**Directions for this task**
In the material below, find how many lines contain the string "from". Write only that number.

**Source data**
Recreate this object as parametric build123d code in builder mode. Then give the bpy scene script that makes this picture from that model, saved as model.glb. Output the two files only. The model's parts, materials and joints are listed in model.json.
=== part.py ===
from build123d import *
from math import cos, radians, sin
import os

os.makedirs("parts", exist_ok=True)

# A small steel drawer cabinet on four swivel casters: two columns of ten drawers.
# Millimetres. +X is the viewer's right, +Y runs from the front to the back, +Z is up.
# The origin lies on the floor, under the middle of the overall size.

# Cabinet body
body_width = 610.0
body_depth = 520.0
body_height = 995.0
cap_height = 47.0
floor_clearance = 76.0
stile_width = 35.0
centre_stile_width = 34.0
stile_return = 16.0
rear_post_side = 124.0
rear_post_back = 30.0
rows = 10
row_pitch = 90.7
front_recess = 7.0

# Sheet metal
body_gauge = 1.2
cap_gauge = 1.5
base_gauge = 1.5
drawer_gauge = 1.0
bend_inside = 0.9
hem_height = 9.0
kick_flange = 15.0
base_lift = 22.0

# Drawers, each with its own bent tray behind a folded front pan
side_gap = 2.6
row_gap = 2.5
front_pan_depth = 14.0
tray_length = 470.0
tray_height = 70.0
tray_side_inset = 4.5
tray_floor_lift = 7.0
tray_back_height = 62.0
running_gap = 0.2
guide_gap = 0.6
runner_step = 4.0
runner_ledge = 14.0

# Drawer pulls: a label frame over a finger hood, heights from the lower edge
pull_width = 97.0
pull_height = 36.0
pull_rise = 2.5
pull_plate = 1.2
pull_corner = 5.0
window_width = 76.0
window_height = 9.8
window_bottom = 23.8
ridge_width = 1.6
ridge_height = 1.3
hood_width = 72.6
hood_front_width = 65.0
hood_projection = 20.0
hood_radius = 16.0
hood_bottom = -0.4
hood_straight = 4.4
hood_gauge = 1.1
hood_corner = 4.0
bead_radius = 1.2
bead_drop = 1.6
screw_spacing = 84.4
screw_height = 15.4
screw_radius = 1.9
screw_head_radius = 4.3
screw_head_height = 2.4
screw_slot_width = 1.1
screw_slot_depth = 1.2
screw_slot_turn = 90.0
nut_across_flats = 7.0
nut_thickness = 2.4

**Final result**
5